Fernando Santos, savunmayı, savunma oyuncularıyla yapmaya devam ettiği sürece, Antalyaspor gibi takımlar her zaman başa dert olur. Oyunu savunma ve forvet olarak ikiye bölen Portekizli, takımına ‘oyun aklı’ koymayı yine ihmal etmişti. Fernandes orta sahadaki boşlukları mı kapatsın topu mu yönlendirsin? Amartey’in zaten böyle bir becerisi yok. Rashica desen top gelse de önündekini geçse! Cenk aynı… Ayağına bir hakim Muçi arkadan destek alamayıp, öne de çok girince ‘oralarda koşup duran’ bir adam şeklindeydi. Semih kapıp gitme derdinde…

Oysa Antalyaspor her yönüyle tam bir takım görüntüsündeydi. Orta sahası belli, forveti, kanat organizasyonu netti. Topu kaptığı an tam hızla öne doğru açılarak, siyah beyazlıların savunma düzenini alt üst ediyordu. Maçın hemen başında bulduğu golle elini rahatlattı. Ayakları daha yere basarak oynayan konuk takım, VAR uyarısı ile gelen penaltıyla elini biraz daha rahatlattı.

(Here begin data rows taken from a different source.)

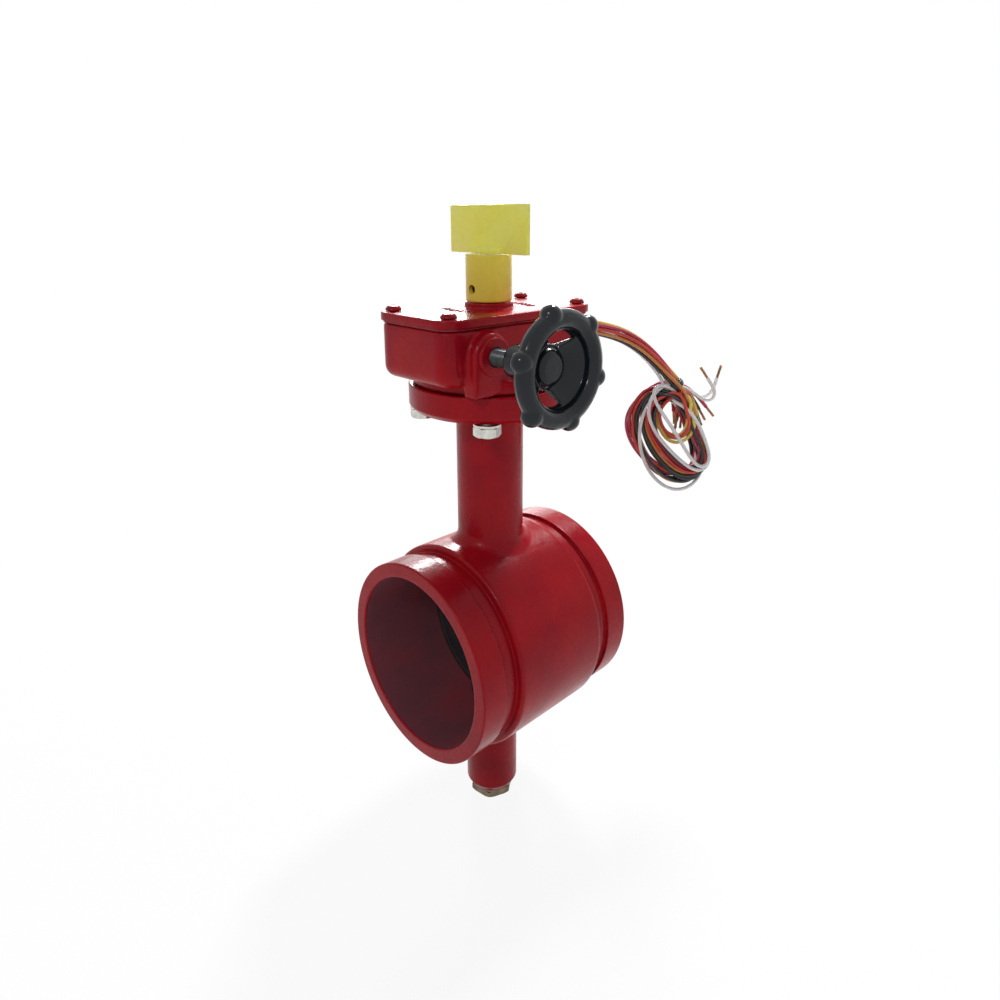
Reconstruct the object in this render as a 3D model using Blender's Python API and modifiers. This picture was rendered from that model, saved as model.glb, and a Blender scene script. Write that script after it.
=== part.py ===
"""Grooved-end butterfly valve with a worm gear operator, position flag and built-in supervisory switches.

Metres, +Z up the stem, +X along the pipe, the handwheel towards -Y.
The origin is where the pipe's axis meets the stem's axis. The valve is modelled shut.
"""
import math

import bmesh
import bpy
from mathutils import Matrix, Vector

# Running and seating gap between pieces that touch
GAP = 0.0003

# Pipe run, for 4 inch grooved pipe
RUN_LENGTH = 0.116
PIPE_R = 0.05715
BORE_R = 0.0489
BARREL_R = 0.0595
GASKET_SEAT = 0.01588
GROOVE_WIDTH = 0.00953
GROOVE_R = 0.05504
LIP_CHAMFER = 0.0012
BARREL_ROUND = 0.0022
RUN_STEPS = 40

# Neck, top flange and bottom boss
NECK_R = 0.0189
NECK_FILLET = 0.006
FLANGE_Z = 0.138
FLANGE_R = 0.0447
FLANGE_THICK = 0.0145
FLANGE_CHAMFER = 0.0028
BOSS_R = 0.0157
BOSS_Z = -0.1102
BOSS_TAPER = 0.0024
BOSS_TAPER_HEIGHT = 0.004
BOLT_CIRCLE_R = 0.0375
BOLT_R = 0.004
BOLT_HEAD_AF = 0.0127
BOLT_HEAD_H = 0.0051
WASHER_R = 0.0072
WASHER_THICK = 0.0014
BOLT_GRIP = 0.009

# Stems, bushings and seals
STEM_R = 0.0075
BUSH_WALL = 0.0018
LOWER_STEM_END_Z = -0.0975
STEM_IN_DISC_Z = 0.024
BUSH_LENGTH = 0.024
SEAL_HEIGHT = 0.003
PLUG_AF = 0.0235
PLUG_HEAD_H = 0.004
PLUG_WASHER_THICK = 0.0012
PLUG_SHANK = 0.009

# Disc
DISC_CLEAR = 0.0004
DISC_HALF_EDGE = 0.0045
DISC_HALF_HUB = 0.0075
DISC_HUB_R = 0.0125
DISC_HUB_Z = 0.0462
DISC_PIN_R = 0.0025
DISC_PIN_Z = 0.034

# Gear housing
BOX_HALF_X = 0.0538
BOX_HALF_Y = 0.0288
BOX_CORNER_R = 0.0098
BOX_FOOT_R = 0.0065
BOX_WALL = 0.004
BOX_FLOOR = 0.0045
PAD_R = 0.0425
PAD_HEIGHT = 0.0055
BOX_HEIGHT = 0.0286
GASKET_THICK = 0.0008
COVER_THICK = 0.0042
COVER_OVERHANG = 0.0012
COVER_EDGE_ROUND = 0.0008
COVER_SCREW_INSET_X = 0.0067
COVER_SCREW_INSET_Y = 0.0066
COVER_SCREW_R = 0.0025
COVER_SCREW_HEAD_R = 0.004
COVER_SCREW_HEAD_H = 0.0026
COVER_SCREW_SHANK = 0.014
POST_R = 0.0056
COLLAR_R = 0.0132
COLLAR_HEIGHT = 0.0032

# Worm pair
GEAR_MODULE = 0.0015
WHEEL_TEETH = 30
SECTOR_TEETH = 11
WORM_PITCH_R = 0.007
FLANK_BACKLASH = 0.0004
TIP_CLEAR = 0.0003
PRESSURE_ANGLE = math.radians(20)
WHEEL_THICK = 0.012
HUB_R = 0.0145
WORM_TURNS = 6
WORM_STEPS = 14
GEAR_RISE = 0.0108
KEY_WIDTH = 0.004
KEY_HEIGHT = 0.0036

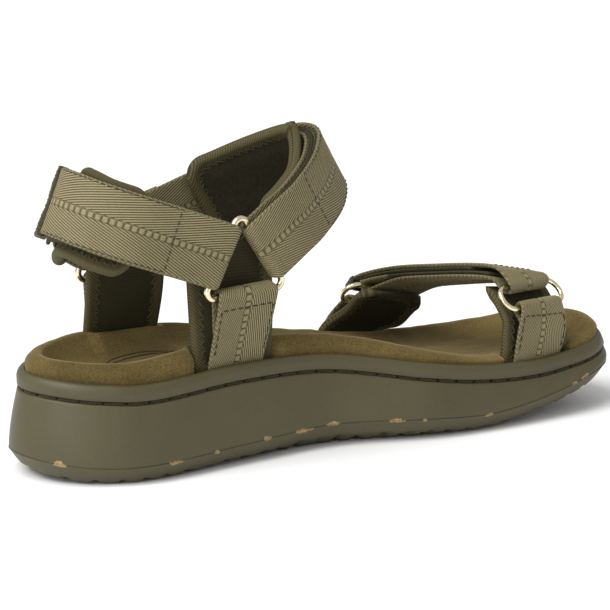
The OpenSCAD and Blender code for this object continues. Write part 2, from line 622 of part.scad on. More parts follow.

Tek hücum silahı Semih’in çabasıyla ilk yarıda çözüm üretemeyen Beşiktaş, Amartey’in yerine Muleka’yı alarak zihniyet değişikliği ile çıktığı ikinci yarının hemen başında bir gol buldu. Antalyaspor, öne çıkmaktan vazgeçmezken, Beşiktaş saldırgan oynadı. Eşitlik için her adımı her değişikliği hücuma yönelik atan Santos’un çabası heyecan getirse de, temel hücum felsefesi eksikti. Maçı kazandıracak penaltıyı öne çıkan Mert getirdi. Ancak, Rashica’nın ayakları dolandı.